The order after the all the stops were complete saw Berridge holding a large and ever-growing lead in the Mercedes over the #45 Porsche of Pierre-Alain France, whose priority was to hang on to second place. But he was coming under threat from the Peugeot, which was growing ever larger in his mirrors as D’Ansembourg brought the gap down from 11.5s on Lap 18 to just 0.8s on Lap 21. However, a wheel nut had been working its way loose on the 905 and its driver found himself exiting the race just as he was poised to take second place.

Despite this disappointment, D’Ansembourg had had a good weekend; “Actually, I’m quite satisfied with the 905′s reliability this weekend,” he said. “It performed faultlessly during the two qualifying sessions, and in the race it was only the wheel nut unlocking itself that forced me to stop.” How had the Peugeot compared to his usual Porsche? “It’s a little down on power – we’re at 520 BHP as I’m only taking 10,500 RPM for the moment in order to preserve the engine – but the lightness, the road-holding and the braking puts it in a different world. The feeling is more like driving an F1 than a Group C. And the sound is just amazing; so different to a turbocharged 962.

“I had a lot of pleasure driving the 905 and I’m looking forward to racing it again next year.”

The Peugeot’s retirement took the pressure off the #45 Porsche for the time being, but it also had the effect of spurring on Mike Donovan, who saw an opportunity to take second overall before the hour elapsed; the C2 leader setting his fastest lap just after the 905 fell by the wayside.

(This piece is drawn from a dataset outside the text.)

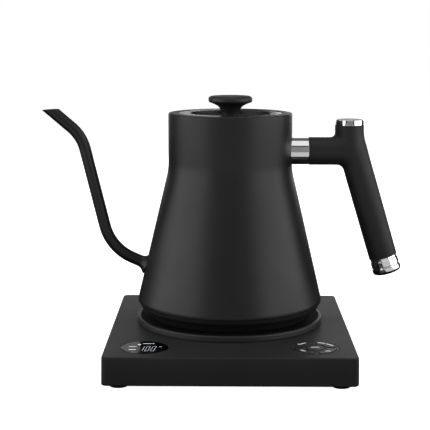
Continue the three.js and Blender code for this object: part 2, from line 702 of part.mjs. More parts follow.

By this point, though, several other cars had dropped out: Adrian Watts’ fine run ending on Lap 17 shortly after his stop with a timing issue; Katsu Kubota’s Nissan being retired around the same time with a large vibration having developed; Paul Stubber’s Veskanda suffering driveshaft failure; and the #69 Lancia – now piloted by John of B – succumbing to engine issues on Lap 20.

There was still a race to be concluded, however, and Richard Bateman progressed to fifth in the #40 Spice, having started from 16th, after passing Manuel Monterio’s Porsche on Lap 23.

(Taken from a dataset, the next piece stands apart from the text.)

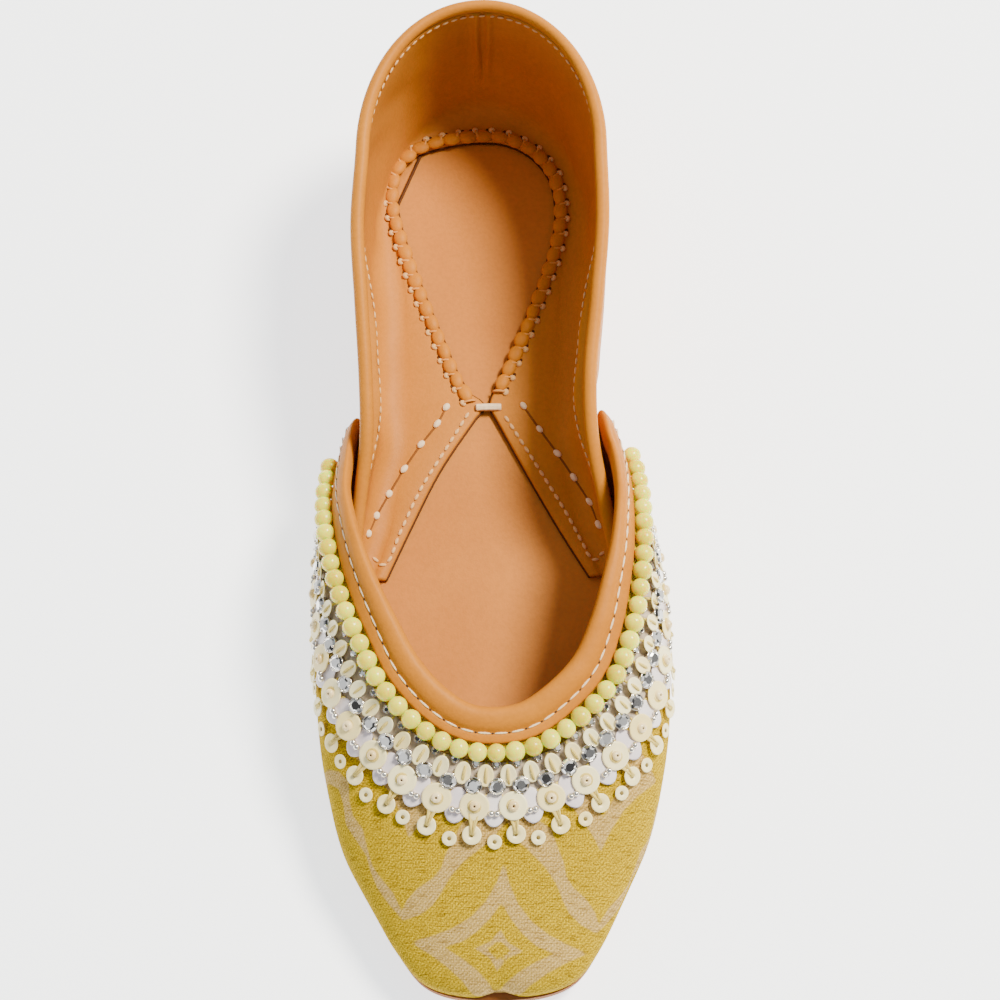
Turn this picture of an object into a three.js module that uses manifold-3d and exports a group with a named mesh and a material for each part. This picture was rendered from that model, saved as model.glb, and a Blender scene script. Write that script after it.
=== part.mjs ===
// An embroidered flat slip-on shoe, open at the instep, built as separate leather and fabric pieces.
// Millimetres, +Z up. The toe points along -Y, the heel along +Y, and the sole rests on Z = 0.
// The shoe is for the right foot: its inner side, by the big toe, is +X.
import * as THREE from "three";
import { mergeVertices } from "three/addons/utils/BufferGeometryUtils.js";
import Module from "manifold-3d";

const wasm = await Module();
wasm.setup();

// Driving dimensions
const LENGTH = 254; // back of the heel's rim to the tip of the toe
const BALL_WIDTH = 91; // the upper across the ball of the foot, at its widest level
const INSTEP_HEIGHT = 38.5; // the vamp above the floor at the middle of the throat
const HEEL_HEIGHT = 63; // the rim above the floor at the back

// Clearance between pieces that touch
const GAP = 0.3;

// Sole
const SOLE_THICKNESS = 4.5;
const SOLE_EDGE = 0.5; // how far the sole reaches past the upper's bottom edge
const SOLE_CHAMFER = 1.1;
const HEEL_LIFT = 3; // extra thickness under the heel
const TOE_SPRING = 4;

// Insole
const INSOLE_THICKNESS = 2.6;
const INSOLE_ROUND = 0.9;

// Quarter: the leather that wraps the heel and turns in over the insole
const QUARTER_WALL = 2.2;
const QUARTER_BULGE = 1.6; // how far the wall swells between sole and rim
const QUARTER_TUCK = 1.7; // room between its foot and the vamp, where it stands behind the vamp
const FLAP_THICKNESS = 1.5;
const FLAP_FILLET = 4.5;
const FLAP_ROUND = 0.5;
const RIM_WIDTH = 3.6;
const RIM_DEPTH = 3.8;

// Vamp
const VAMP_WALL = 2;
const WIDEST_LEVEL = 16; // height at which the ball is widest
const TOE_LEVEL = 12; // the same at the toe
const TOE_NOTCH_DEPTH = 1.8;
const TOE_NOTCH_WIDTH = 3.6;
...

But Mike Donovan’s charge ran out of time and he had to concede second overall to Pierre Alain France by only 11 seconds, and the final act of the race – and of the season – was Bob Berridge putting a lap on the entire field to end his and Gareth Evans’ campaign in style.

“The weekend went very well, all ran to plan and the car was faultless,” said Gareth. “I guess you noticed the fact that Berridge, like last year, could never beat my time in the highly technical , difficult, challenging, and only for the brave, Sector 1…

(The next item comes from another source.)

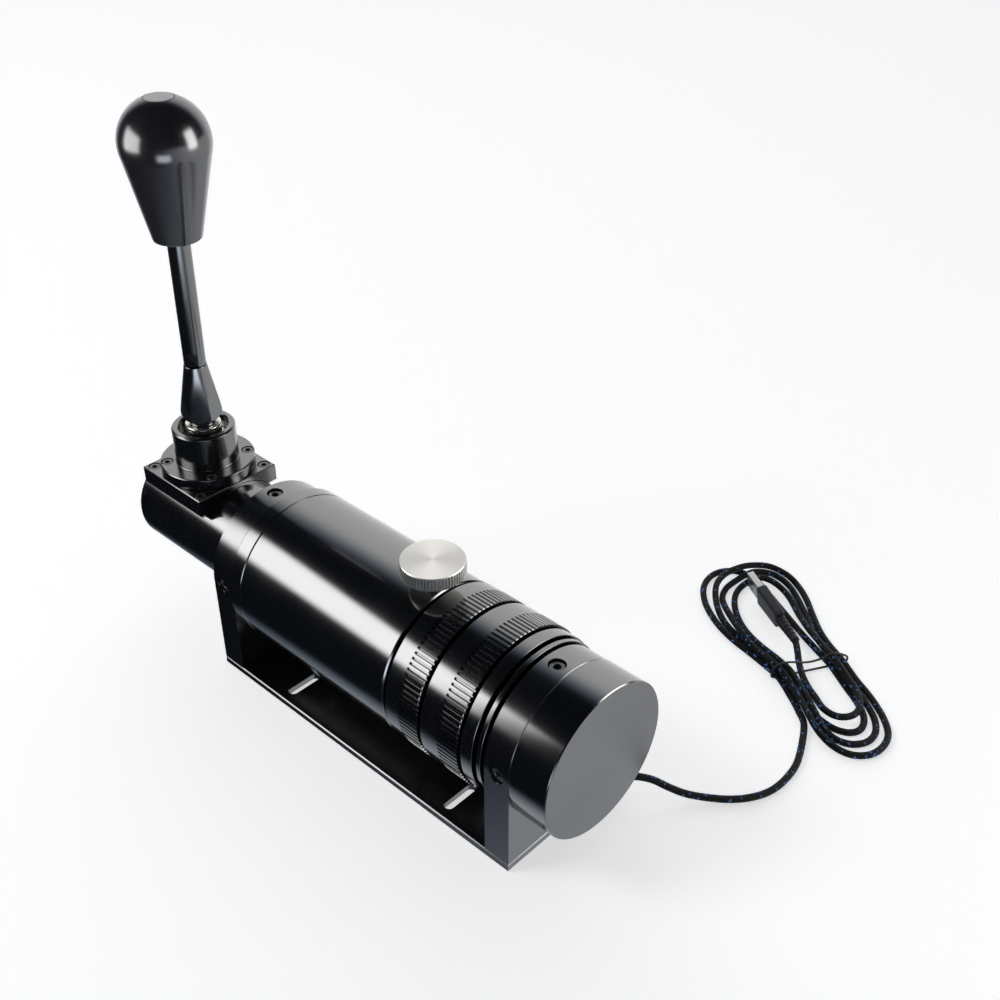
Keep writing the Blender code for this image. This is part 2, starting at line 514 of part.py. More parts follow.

“The track looked a bit damp, but on the warm up seemed pretty good. It’s always a journey of discovery being the first car to the first corner in those conditions. I had a decent start and the track had pretty well dried by then. We had aimed to lap in 1.54s, which I settled into, and it was fairly uneventful from there on. Bob of course had to go for fastest lap, which he did.

“We lapped the entire field in the end which shows how fantastic the car is and how well the team has prepared it. It was just brilliant to drive it around that circuit. It’s undoubtedly the class of the field and I’m very lucky to be driving it.”
“I’m very happy to have shared this race with Erwin,” said a proud Pierre Alain France, “but disappointed to have to leave before the podium to catch a plane and not to have a toast with all the team and friends.

“I won’t forget that after only few laps Erwin beat my best lap of two minutes – children have no respect for their old parents!” he laughed. “It doesn’t matter; we are ready to start again together.”

“We received absolutely outstanding support [in fixing the misfire] from fellow competitors, who loaned parts and instrumentation as well as advice, and from the Group C team – with very special thanks to Nigel,” said Mike Donovan. “Unfortunately, we ran out of time and didn’t get to run in Q2 but we went to bed feeling that we had made progress.

“The race demonstrated that we had! A great start and strong run up to the pitstop, with a faster pace than in 2012 left us nicely ahead of the C2 pack and well amongst the C1 cars. A near-perfect stop from PCA Ltd propelled me forward further and a determined run, up to four seconds a lap faster than the 962 ahead, saw third overall and the C2 win secured at this most wonderful circuit.

“I can’t thank the Group C community enough for helping us achieve this great end to my second season in the category”

As he did in the 2012 finalé, Henrik Lindberg ended the season with a podium finish in the #33 Porsche in fourth overall – a fully deserved reward for this popular racer who has been both a stalwart of the series and someone who absolutely loves his racing – while Richard Bateman can take satisfaction from a fine drive to fourth in C1 and fifth overall. Manuel Monterio was sixth home in the #7 Porsche after a good effort and it is to be hoped that he’s back for more in 2014.

Eric Jamar brought the #163 Alba home seventh overall and second in class for he and Thierry de Latre, while Eric’s usual sparring partner Thomas Dozin enjoyed his solo run to third in class in the #107 Spice; “I made a good start and kept the Sthemo of Jean-Marie Belleteste quite easily at bay, and even lapped him a few laps later,” said Thomas.”The rest of the race was just ‘more of the same’ with very consistent laptimes. I am very pleased with the result and this podium for the Mecauto team – it’s a very nice way to end the 2013 season for everyone.”

Light rain had begun to fall in the final ten minutes of the race, but not enough to cause concern, and the expected downpour never did materialise, meaning that the post-race celebrations could take place without interruption.

As the curtain came down on the 2013 season, work was already under way to make 2014 even better. The calendar will be out soon, and will definitely include a trip to Le Mans, so hopefully that will tempt even more owners of these truly wonderful machines to dust off the cobwebs and join in.